Queen Elizabeth II wears her wedding gift bracelet often. Now, it is a lovely, poignant reminder of her late husband who sadly passed away in 2021.

7. The Cambridge Lover’s Knot Tiara

The Cambridge Lover’s Knot Tiara is encrusted with lavish, dazzling diamonds and 19 hanging pearls. It is yet another heirloom the Queen inherited from her grandmother, Queen Mary.

However, the Queen herself has worn it little. In fact, in 1981, she gave it on loan to Princess Diana and it became her daughter-in-law’s favourite tiara.

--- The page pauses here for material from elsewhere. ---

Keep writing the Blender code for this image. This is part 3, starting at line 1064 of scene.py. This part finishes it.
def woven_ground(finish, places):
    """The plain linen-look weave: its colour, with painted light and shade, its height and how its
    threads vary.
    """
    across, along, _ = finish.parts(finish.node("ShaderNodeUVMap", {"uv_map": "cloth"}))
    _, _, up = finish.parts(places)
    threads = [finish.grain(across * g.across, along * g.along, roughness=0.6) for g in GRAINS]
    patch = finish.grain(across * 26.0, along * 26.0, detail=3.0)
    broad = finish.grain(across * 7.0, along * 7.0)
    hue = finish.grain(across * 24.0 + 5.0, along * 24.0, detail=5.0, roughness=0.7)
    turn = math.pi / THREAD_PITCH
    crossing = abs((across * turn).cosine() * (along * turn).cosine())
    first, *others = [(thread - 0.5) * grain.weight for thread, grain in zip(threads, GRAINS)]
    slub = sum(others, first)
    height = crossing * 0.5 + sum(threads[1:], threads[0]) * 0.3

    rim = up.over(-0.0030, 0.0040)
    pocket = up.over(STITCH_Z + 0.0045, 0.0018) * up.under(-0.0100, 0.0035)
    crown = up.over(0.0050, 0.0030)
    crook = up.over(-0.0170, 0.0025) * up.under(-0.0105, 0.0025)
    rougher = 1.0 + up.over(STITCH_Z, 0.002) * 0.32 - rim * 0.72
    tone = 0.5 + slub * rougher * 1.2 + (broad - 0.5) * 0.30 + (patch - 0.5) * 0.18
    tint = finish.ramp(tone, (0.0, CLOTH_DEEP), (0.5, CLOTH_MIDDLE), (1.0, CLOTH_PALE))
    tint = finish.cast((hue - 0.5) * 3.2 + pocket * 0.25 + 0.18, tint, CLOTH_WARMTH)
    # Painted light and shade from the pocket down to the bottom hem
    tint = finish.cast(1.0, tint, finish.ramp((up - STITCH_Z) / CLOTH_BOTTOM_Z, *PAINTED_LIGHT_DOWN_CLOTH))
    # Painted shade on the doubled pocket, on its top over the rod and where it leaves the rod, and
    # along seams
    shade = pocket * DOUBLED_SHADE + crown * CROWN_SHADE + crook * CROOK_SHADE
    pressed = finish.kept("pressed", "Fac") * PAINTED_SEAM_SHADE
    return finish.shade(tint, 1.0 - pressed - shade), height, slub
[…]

Following Diana’s tragic death in 1997, the tiara did not appear in public again until 2015, when Kate Middleton wore it at a reception at Buckingham Palace.

8. “Granny’s Chips” Brooch

The grand Cullinan Diamond makes a reappearance once more on our list of the Queen’s 10 best diamond jewels.

This time, in the photograph above, you’ll see a brooch with two enormous diamonds.

These two gems are none other than Cullinan III and Cullinan IV, cut out of the giant rough Cullinan Diamond which we talked about above.

The Queen revealed, during a 1958 state visit to Holland, that her family playfully calls the two large diamonds in the brooch “Granny’s Chips”!

9. The Diamond Diadem

The Diamond Diadem originally belonged to Mary of Modena, the Royal consort of King James II. She wore it at his 1685 coronation.

Queen Elizabeth II famously wore the diadem during her 1953 coronation procession. Every year, she also wears it on her way to and from the State Opening of Parliament.

It showcases 1,333 diamonds that weigh a total of 320 carats and its value is more than £20 million.

10. The Queen’s Engagement Ring

Prince Philip Mountbatten, Prince of Greece and Denmark, proposed to Elizabeth II in 1947.

According to Royal records, he took an active part in designing the Queen’s engagement ring.

The 3-carat centre diamond, and the smaller diamonds around it, are very meaningful because they came from his mother’s tiara.

Prince Philip and the Queen’s marriage lasted 73 years, until he sadly passed away in April 2021.

Out of all the Queen’s magnificent diamond jewellery, this piece may the smallest. But we are sure it is the one she holds the dearest.